Oh, OK. 7π is very close to 22.
For me, the roundness of a number does not necessarily make it memorable. But knowing something specific, like that a nautical mile is one minute of arc, makes it easily retrievable.
The comments are wondrous!
So few people and so many ways of ‘intuitively’ ‘obviously’ ‘understanding’
how the surface of a 3-dimensional … works!
there are about πx10^7 seconds in a year. that is an easy number that i remember.
when i used that in a lab i was teaching, a student asked why it wasn’t exactly π.
i replied it’s because the earth’s orbit isn’t quite circular.
Robbo @14:
How do you think that works? The second is defined via the (synodic) rotation of the Earth. But since the Earth and Sun are not tidally locked, it has nothing to do with the length of a year, or the shape of Earth’s orbit.
Last year for some reason I felt compelled to work out that here, at ~30°N latitude, we spin around at about 900 miles per hour.

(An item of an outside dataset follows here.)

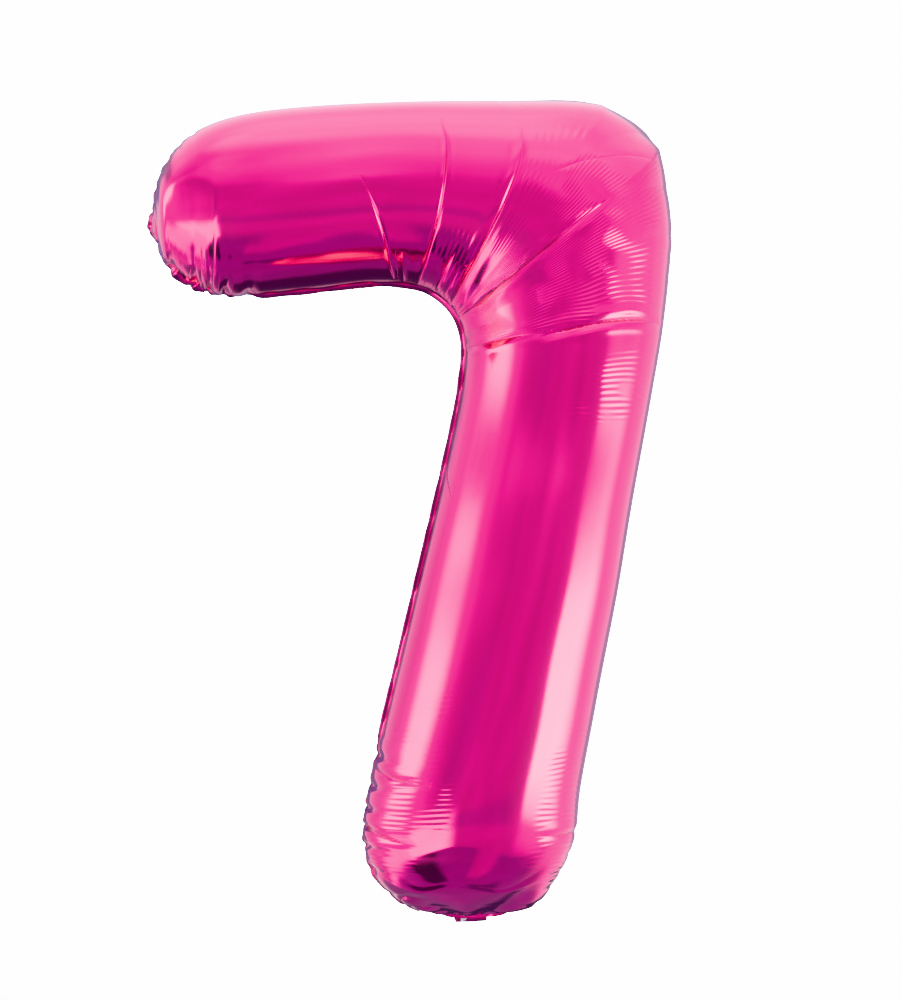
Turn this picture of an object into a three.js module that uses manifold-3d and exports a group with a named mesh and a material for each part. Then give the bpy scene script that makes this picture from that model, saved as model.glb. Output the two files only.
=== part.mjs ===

Trying to really grasp that velocity scared me enough that I couldn’t sleep that night.
@15, Rob Grigjanis
i was messing with my students. i let them know it was just a coincidence.
i also pulled this on them:
solving a physics problem for them on the board. got the final equation, plugged in the values and got 16/64.
i said, now you cancel the 6 in the numerator and the 6 denominator and you get 1/4 for the final answer.
a hush went through the class…then someone said “can you do that?”
i said nope. but it worked this time!
@14 Robbo
There are twelve seconds in a year: January 2nd, February 2nd,…
I’ll show myself out….
@18, randomboy
lol.
Robbo @17: Thing is, over the years I’ve read comments about physics on FtB that were much sillier than that, and obviously meant in earnest. How does one tell?
I think my favourite coincidental equivalence is that the kinetic energy of a ten-tonne truck at 60mph (that’s 96 km/h in civilised countries) is about a kilowatt-hour.
If the truck weighs 10 000 kg. and is travelling (60 * 1609.344) metres in 3600 seconds, that’s 26.8224 metres in one second. So the total kinetic energy is half the mass times the speed squared = 3 597 205.7088 Joules!
Which is almost scarily close to 3600 seconds in an hour, times 1000 for the kilo- prefix.